- [Given exercise] Copy every entry exactly.

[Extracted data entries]

-*-

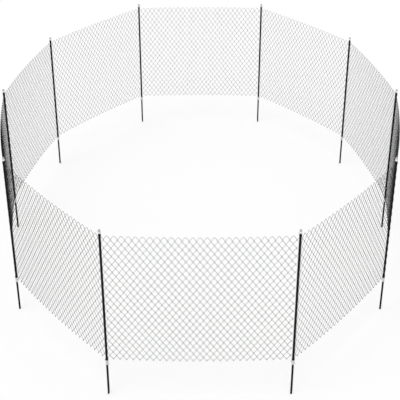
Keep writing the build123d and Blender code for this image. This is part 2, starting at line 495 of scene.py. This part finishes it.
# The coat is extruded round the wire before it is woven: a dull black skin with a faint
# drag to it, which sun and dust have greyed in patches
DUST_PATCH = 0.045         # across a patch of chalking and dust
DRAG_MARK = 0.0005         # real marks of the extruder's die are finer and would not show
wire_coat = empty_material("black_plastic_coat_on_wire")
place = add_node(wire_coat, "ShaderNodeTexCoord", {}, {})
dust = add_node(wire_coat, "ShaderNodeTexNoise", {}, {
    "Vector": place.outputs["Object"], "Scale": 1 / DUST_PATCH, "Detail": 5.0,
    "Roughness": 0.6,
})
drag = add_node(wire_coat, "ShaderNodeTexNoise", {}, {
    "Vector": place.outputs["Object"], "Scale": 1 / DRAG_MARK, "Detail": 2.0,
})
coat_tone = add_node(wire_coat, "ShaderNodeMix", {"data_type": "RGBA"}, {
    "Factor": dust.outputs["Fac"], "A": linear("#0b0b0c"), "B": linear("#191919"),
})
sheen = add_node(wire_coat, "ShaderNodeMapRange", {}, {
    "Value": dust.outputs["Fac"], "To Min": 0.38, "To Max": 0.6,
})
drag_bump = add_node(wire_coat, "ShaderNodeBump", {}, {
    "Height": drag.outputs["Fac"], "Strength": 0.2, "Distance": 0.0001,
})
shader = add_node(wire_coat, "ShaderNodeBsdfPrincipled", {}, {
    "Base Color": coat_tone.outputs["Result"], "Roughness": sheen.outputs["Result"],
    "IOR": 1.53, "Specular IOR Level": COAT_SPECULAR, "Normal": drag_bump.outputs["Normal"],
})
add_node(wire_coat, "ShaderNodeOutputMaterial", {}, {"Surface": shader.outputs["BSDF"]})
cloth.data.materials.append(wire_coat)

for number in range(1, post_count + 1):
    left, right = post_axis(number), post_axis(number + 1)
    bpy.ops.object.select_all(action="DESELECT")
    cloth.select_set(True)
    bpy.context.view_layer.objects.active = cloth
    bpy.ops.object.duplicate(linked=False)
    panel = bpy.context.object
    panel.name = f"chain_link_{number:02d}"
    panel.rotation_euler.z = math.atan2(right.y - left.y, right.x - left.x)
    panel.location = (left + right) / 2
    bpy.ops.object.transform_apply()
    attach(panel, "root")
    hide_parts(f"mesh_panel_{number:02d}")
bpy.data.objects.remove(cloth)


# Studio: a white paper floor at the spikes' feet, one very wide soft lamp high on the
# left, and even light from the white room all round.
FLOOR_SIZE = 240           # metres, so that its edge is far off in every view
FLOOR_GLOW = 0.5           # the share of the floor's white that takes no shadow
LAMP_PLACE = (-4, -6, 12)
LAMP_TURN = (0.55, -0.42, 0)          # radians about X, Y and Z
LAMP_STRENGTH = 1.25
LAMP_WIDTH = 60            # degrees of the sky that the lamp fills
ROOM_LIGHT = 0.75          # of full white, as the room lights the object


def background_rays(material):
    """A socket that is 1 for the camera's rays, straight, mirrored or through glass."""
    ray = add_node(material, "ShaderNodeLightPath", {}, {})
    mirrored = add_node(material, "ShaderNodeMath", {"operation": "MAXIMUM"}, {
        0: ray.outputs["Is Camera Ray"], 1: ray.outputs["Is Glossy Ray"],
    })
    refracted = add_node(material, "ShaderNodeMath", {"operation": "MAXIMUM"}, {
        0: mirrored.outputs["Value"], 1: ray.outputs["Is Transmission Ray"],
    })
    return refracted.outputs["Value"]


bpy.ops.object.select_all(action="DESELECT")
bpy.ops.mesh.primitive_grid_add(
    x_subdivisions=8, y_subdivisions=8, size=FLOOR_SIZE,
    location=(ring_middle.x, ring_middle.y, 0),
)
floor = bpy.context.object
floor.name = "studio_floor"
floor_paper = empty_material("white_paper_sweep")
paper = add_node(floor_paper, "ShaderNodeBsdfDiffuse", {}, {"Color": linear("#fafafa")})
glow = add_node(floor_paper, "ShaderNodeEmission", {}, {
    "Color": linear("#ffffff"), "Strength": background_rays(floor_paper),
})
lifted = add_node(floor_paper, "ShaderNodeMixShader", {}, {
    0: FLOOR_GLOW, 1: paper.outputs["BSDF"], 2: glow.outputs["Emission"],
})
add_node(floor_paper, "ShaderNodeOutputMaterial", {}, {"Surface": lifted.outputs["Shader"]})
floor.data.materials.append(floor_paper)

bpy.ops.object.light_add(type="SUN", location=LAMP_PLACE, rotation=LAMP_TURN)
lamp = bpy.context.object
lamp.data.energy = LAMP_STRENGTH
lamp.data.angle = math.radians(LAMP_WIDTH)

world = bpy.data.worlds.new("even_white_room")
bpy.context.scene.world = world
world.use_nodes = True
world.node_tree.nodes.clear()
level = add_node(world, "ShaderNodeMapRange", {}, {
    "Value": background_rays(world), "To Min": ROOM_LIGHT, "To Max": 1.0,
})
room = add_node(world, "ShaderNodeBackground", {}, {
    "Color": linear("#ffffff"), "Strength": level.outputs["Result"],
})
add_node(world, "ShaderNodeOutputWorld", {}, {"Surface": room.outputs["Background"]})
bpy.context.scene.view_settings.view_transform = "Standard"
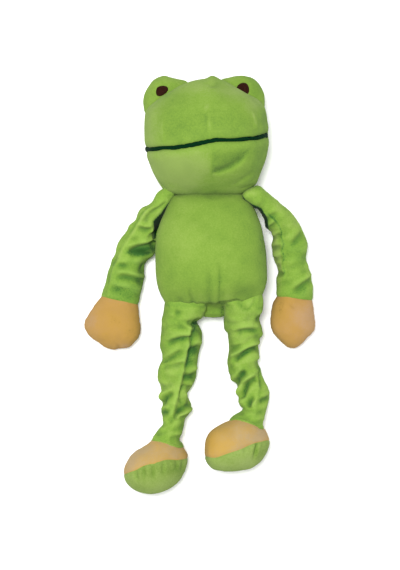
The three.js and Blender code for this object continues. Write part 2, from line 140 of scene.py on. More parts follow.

-*-

- [Final result]
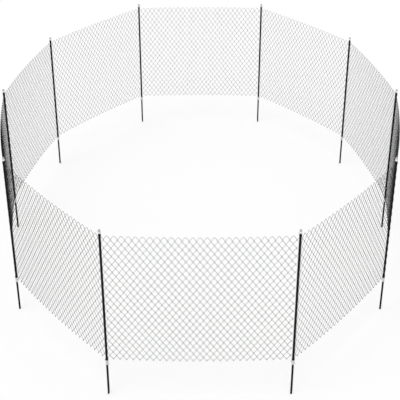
Keep writing the build123d and Blender code for this image. This is part 2, starting at line 495 of scene.py. This part finishes it.
# The coat is extruded round the wire before it is woven: a dull black skin with a faint
# drag to it, which sun and dust have greyed in patches
DUST_PATCH = 0.045         # across a patch of chalking and dust
DRAG_MARK = 0.0005         # real marks of the extruder's die are finer and would not show
wire_coat = empty_material("black_plastic_coat_on_wire")
place = add_node(wire_coat, "ShaderNodeTexCoord", {}, {})
dust = add_node(wire_coat, "ShaderNodeTexNoise", {}, {
    "Vector": place.outputs["Object"], "Scale": 1 / DUST_PATCH, "Detail": 5.0,
    "Roughness": 0.6,
})
drag = add_node(wire_coat, "ShaderNodeTexNoise", {}, {
    "Vector": place.outputs["Object"], "Scale": 1 / DRAG_MARK, "Detail": 2.0,
})
coat_tone = add_node(wire_coat, "ShaderNodeMix", {"data_type": "RGBA"}, {
    "Factor": dust.outputs["Fac"], "A": linear("#0b0b0c"), "B": linear("#191919"),
})
sheen = add_node(wire_coat, "ShaderNodeMapRange", {}, {
    "Value": dust.outputs["Fac"], "To Min": 0.38, "To Max": 0.6,
})
drag_bump = add_node(wire_coat, "ShaderNodeBump", {}, {
    "Height": drag.outputs["Fac"], "Strength": 0.2, "Distance": 0.0001,
})
shader = add_node(wire_coat, "ShaderNodeBsdfPrincipled", {}, {
    "Base Color": coat_tone.outputs["Result"], "Roughness": sheen.outputs["Result"],
    "IOR": 1.53, "Specular IOR Level": COAT_SPECULAR, "Normal": drag_bump.outputs["Normal"],
})
add_node(wire_coat, "ShaderNodeOutputMaterial", {}, {"Surface": shader.outputs["BSDF"]})
cloth.data.materials.append(wire_coat)

for number in range(1, post_count + 1):
    left, right = post_axis(number), post_axis(number + 1)
    bpy.ops.object.select_all(action="DESELECT")
    cloth.select_set(True)
    bpy.context.view_layer.objects.active = cloth
    bpy.ops.object.duplicate(linked=False)
    panel = bpy.context.object
    panel.name = f"chain_link_{number:02d}"
    panel.rotation_euler.z = math.atan2(right.y - left.y, right.x - left.x)
    panel.location = (left + right) / 2
    bpy.ops.object.transform_apply()
    attach(panel, "root")
    hide_parts(f"mesh_panel_{number:02d}")
bpy.data.objects.remove(cloth)


# Studio: a white paper floor at the spikes' feet, one very wide soft lamp high on the
# left, and even light from the white room all round.
FLOOR_SIZE = 240           # metres, so that its edge is far off in every view
FLOOR_GLOW = 0.5           # the share of the floor's white that takes no shadow
LAMP_PLACE = (-4, -6, 12)
LAMP_TURN = (0.55, -0.42, 0)          # radians about X, Y and Z
LAMP_STRENGTH = 1.25
LAMP_WIDTH = 60            # degrees of the sky that the lamp fills
ROOM_LIGHT = 0.75          # of full white, as the room lights the object


def background_rays(material):
    """A socket that is 1 for the camera's rays, straight, mirrored or through glass."""
    ray = add_node(material, "ShaderNodeLightPath", {}, {})
    mirrored = add_node(material, "ShaderNodeMath", {"operation": "MAXIMUM"}, {
        0: ray.outputs["Is Camera Ray"], 1: ray.outputs["Is Glossy Ray"],
    })
    refracted = add_node(material, "ShaderNodeMath", {"operation": "MAXIMUM"}, {
        0: mirrored.outputs["Value"], 1: ray.outputs["Is Transmission Ray"],
    })
    return refracted.outputs["Value"]


bpy.ops.object.select_all(action="DESELECT")
bpy.ops.mesh.primitive_grid_add(
    x_subdivisions=8, y_subdivisions=8, size=FLOOR_SIZE,
    location=(ring_middle.x, ring_middle.y, 0),
)
floor = bpy.context.object
floor.name = "studio_floor"
floor_paper = empty_material("white_paper_sweep")
paper = add_node(floor_paper, "ShaderNodeBsdfDiffuse", {}, {"Color": linear("#fafafa")})
glow = add_node(floor_paper, "ShaderNodeEmission", {}, {
    "Color": linear("#ffffff"), "Strength": background_rays(floor_paper),
})
lifted = add_node(floor_paper, "ShaderNodeMixShader", {}, {
    0: FLOOR_GLOW, 1: paper.outputs["BSDF"], 2: glow.outputs["Emission"],
})
add_node(floor_paper, "ShaderNodeOutputMaterial", {}, {"Surface": lifted.outputs["Shader"]})
floor.data.materials.append(floor_paper)

bpy.ops.object.light_add(type="SUN", location=LAMP_PLACE, rotation=LAMP_TURN)
lamp = bpy.context.object
lamp.data.energy = LAMP_STRENGTH
lamp.data.angle = math.radians(LAMP_WIDTH)

world = bpy.data.worlds.new("even_white_room")
bpy.context.scene.world = world
world.use_nodes = True
world.node_tree.nodes.clear()
level = add_node(world, "ShaderNodeMapRange", {}, {
    "Value": background_rays(world), "To Min": ROOM_LIGHT, "To Max": 1.0,
})
room = add_node(world, "ShaderNodeBackground", {}, {
    "Color": linear("#ffffff"), "Strength": level.outputs["Result"],
})
add_node(world, "ShaderNodeOutputWorld", {}, {"Surface": room.outputs["Background"]})
bpy.context.scene.view_settings.view_transform = "Standard"
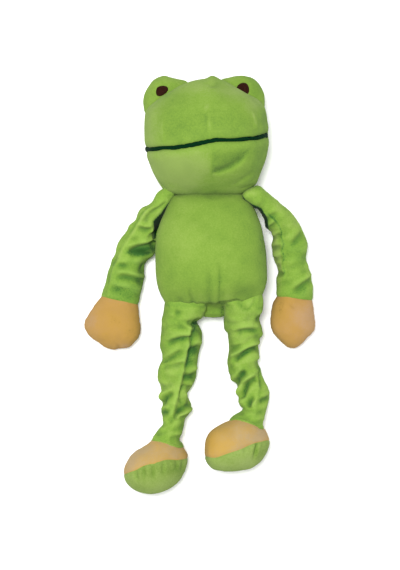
The three.js and Blender code for this object continues. Write part 2, from line 140 of scene.py on. More parts follow.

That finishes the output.